Record table games revenue in Pennsylvania helped propel overall gaming revenue this past year to the highest annual figure since legalised casino gaming began in the state.
Gross revenue of $808,135,353 from the play of table games at Pennsylvania’s 12 casinos in 2015 was nearly eight per cent higher than revenue in 2014.
Combined with previously reported annual slot machine revenue figures, the $3,173,787,012 total revenue produced from casino gaming in 2015 was 3.41% higher than in 2014.
The 2015 figure also edged out 2012 as the highest gaming revenue year in Pennsylvania to date and marks the fifth straight year in which the total casino revenue figure topped $3 billion. Total gaming revenue generated since the first casino opened in Pennsylvania now totals over $22.6 billion through the end of 2015.

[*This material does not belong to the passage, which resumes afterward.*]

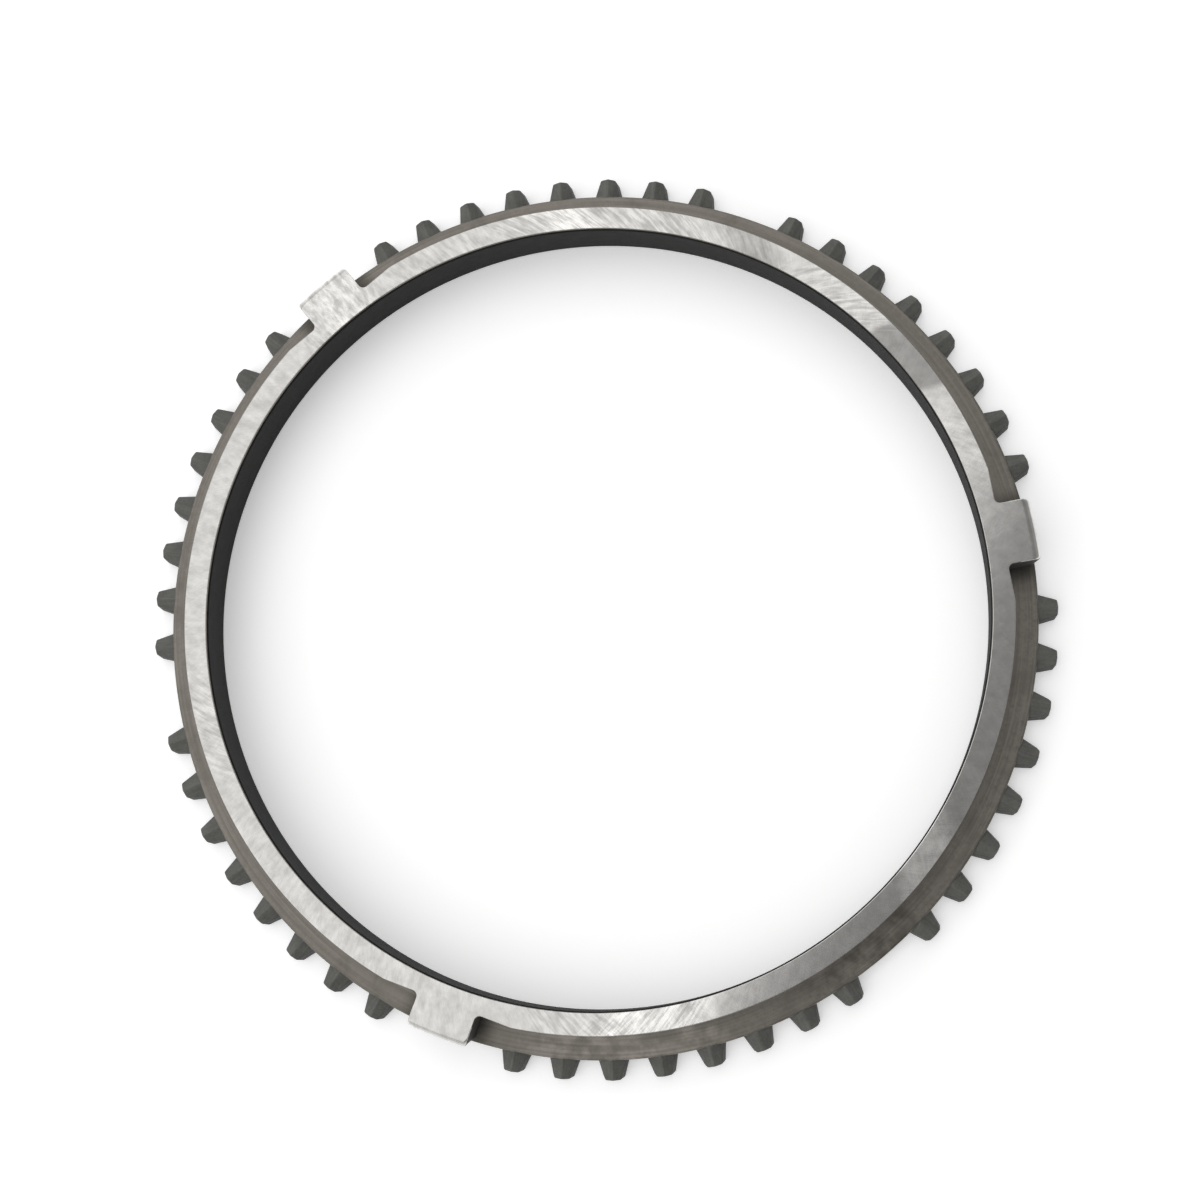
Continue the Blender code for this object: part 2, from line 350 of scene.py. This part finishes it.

The following chart tracks slot machine and table games gross revenue since the first slots-only casino opened in November 2006. Table games were added to Pennsylvania casinos in July 2010.
The biggest increase was felt at Lady Luck Casino in Southwestern Pennsylvania where GGR increased by 11 per cent. In Bethlehem, Sands Casino, the top earning casino with $214,407,351i, saw an increase of nine per cent, Parx Casino in Philadelphia was up seven per cent whilst Valley Forge Casino, also in Philadelphia, was up six per cent.
Tax revenue in 2015 from the combined play of slot machines and table games was $1,379,226,502*. Revenue returned to Pennsylvania in the form of taxes and license fees since the first casino opening now stands at approximately $11.8 billion dollars.
“The casino gaming market remains strong in Pennsylvania,” Gaming Control Board Chairman David Barasch said. “This is good news for state residents who once again saw a return of nearly $1.4 billion in tax revenue that is used by the Commonwealth and communities statewide for a myriad of projects, and to all homeowners for a reduction in their school property taxes.”
The record year came despite increasing competition from Maryland, which legalised casinos in 2010 and Ohio which made the move two years later.
Richard McGarvey, Gaming Control Board spokesman, said: “There was a lot of concern that 2012 was the high water mark that we were never going to get back there again. But when you look at it, we never really fell that far. It was nothing like what happened to Atlantic City, so it was a lot easier to come back from.”
Along with the growth in live table gaming, the winning card in Pennsylvania’s hand is the fact that it doesn’t allow on tourists from outside the state.
Alan Silver, a gaming analyst and professor at Ohio University, described Pennsylvania as a ‘convenience gambling state.’
Pennsylvania, he said, was different to Las Vegas and Atlantic City because it got most of its customers from its own neighbourhood.
Pennsylvania’s casino revenues collectively overtook New Jersey’s in 2012 after the introduction of table games but having witnessed its birth as a national gambling powerhouse, Pennsylvania’s neighbours turned the tables by introducing their own competition. Maryland now has five casinos whilst Ohio has 11. Not to be left behind, New York permitted its horse-racing tracks to become VLT racinos in 2011 whilst West Virginia immediately reacted to Pennsylvania’s move towards gaming by adding table games to its slot halls back in 2008.
The effect on Pennsylvania was noticeable with GGR sliding from a record $3.16bn in 2012, by $45m in 2013 and a further $45m in 2014.
Chris Jones, an analyst for Union Gaming believes the maturity of the table games market at powerhouses such as Sands Bethlehem have been crucial to Pennsylvania returning to gaming growth. Sands led the way in terms of table gaming posted table revenue of $214,407,351 in 2015, up 13 per cent on the year before.
Mr. Jones described table gaming as a ‘player-development business’ highlighting how it takes years to build a loyal base of returning customers who bet big on the tables. He attributed the table gains at places such as Sands as a sign of the market’s maturity.
However more competition is on the way. A partnership between The Cordish Companies and Parx Casino will see a new casino open in Philadelphia with 2,000 slots and more than 125 table games.
MGM National Harbor has won the license to operate the sixth casino in the State of Maryland brining a further 3,600 slots and 140 table games to the market.
New York is building three upstate casinos whilst New Jersey voters will get to decide on adding two resort casinos in the North of the state.
Joe Weinert, an analyst with Spectrum Gaming Group highlighted that whilst there was growth for casinos in the mid-Atlantic region, it was collectively only just above one per cent over the last year.
“In many respects, states are saying that the solution to saturation is to add casinos,” he warned.
The squeeze is about to be reapplied and for casinos in the region that means the battle to survive will be more intense than anything seen in previous years.